School officials said, privately and publicly, that such a cut could devastate the district’s academic and extracurricular programs.

Bellmore-Merrick’s 2012-13 spending plan is projected to rise 1.5 percent above this year’s budget, from $131 million to $133 million. To abide by the cap on the property-tax levy –– the total amount that the district must collect in taxes to meet expenses –– Bellmore-Merrick is slashing $1.8 million in expenditures next school year.

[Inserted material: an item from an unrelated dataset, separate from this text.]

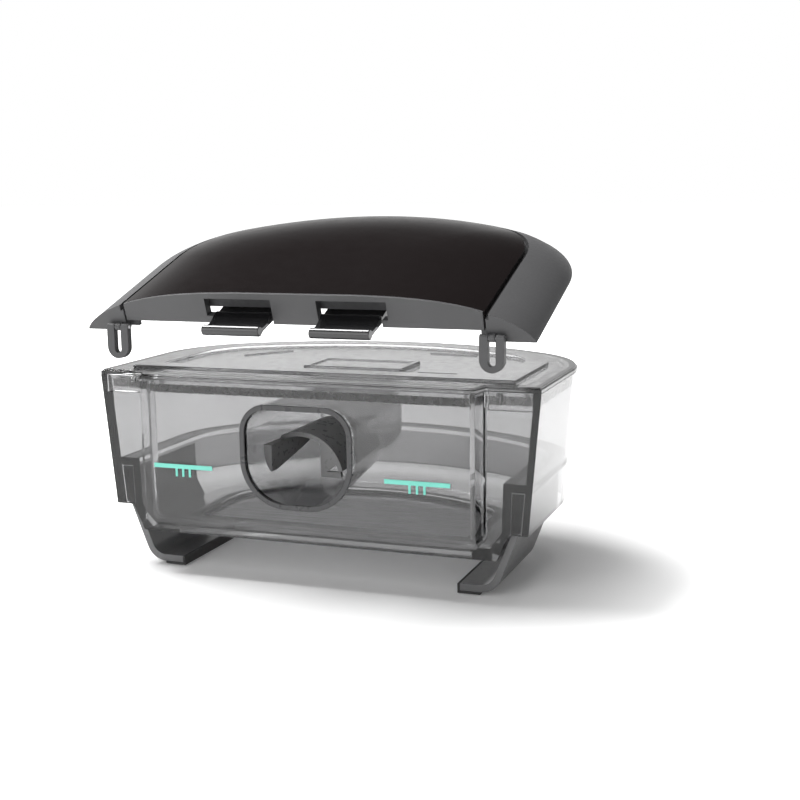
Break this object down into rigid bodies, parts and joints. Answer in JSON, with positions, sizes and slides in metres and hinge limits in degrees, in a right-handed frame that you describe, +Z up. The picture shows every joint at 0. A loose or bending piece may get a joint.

District officials have already come up with $1.2 million in cuts, with more than $600,000 in reductions still to go.

Savings are, in part, being achieved by reducing staff, including:

•Six administrators

•Eight teachers

•Three permanent substitute-teachers

•Six maintenance workers

•All department assistants.

In addition, Strait-Regal said, the district must “shrink” extracurricular activities in 2012-13, although she did not say precisely how.

To meet the cap over the next four years, Strait-Regal said, the district must keep budget increases below 1 percent, which she called unsustainable without greater state aid, which would help the district reduce its tax levy.

Strait-Regal said the district could put up a budget that exceeds the tax-levy cap, but 60 percent of voters would have to say “yes” to the spending plan in order for it to pass, according to the property-tax cap law that Governor Cuomo signed last June. Before the cap, districts needed a simple majority –– 50 percent of the vote plus one –– to pass a budget. Now, if a district puts up a budget that meets the cap, it needs a simple majority to pass the spending plan, rather than a super-majority. If a district puts up a budget that fails twice, it cannot increase spending over the current year’s budget.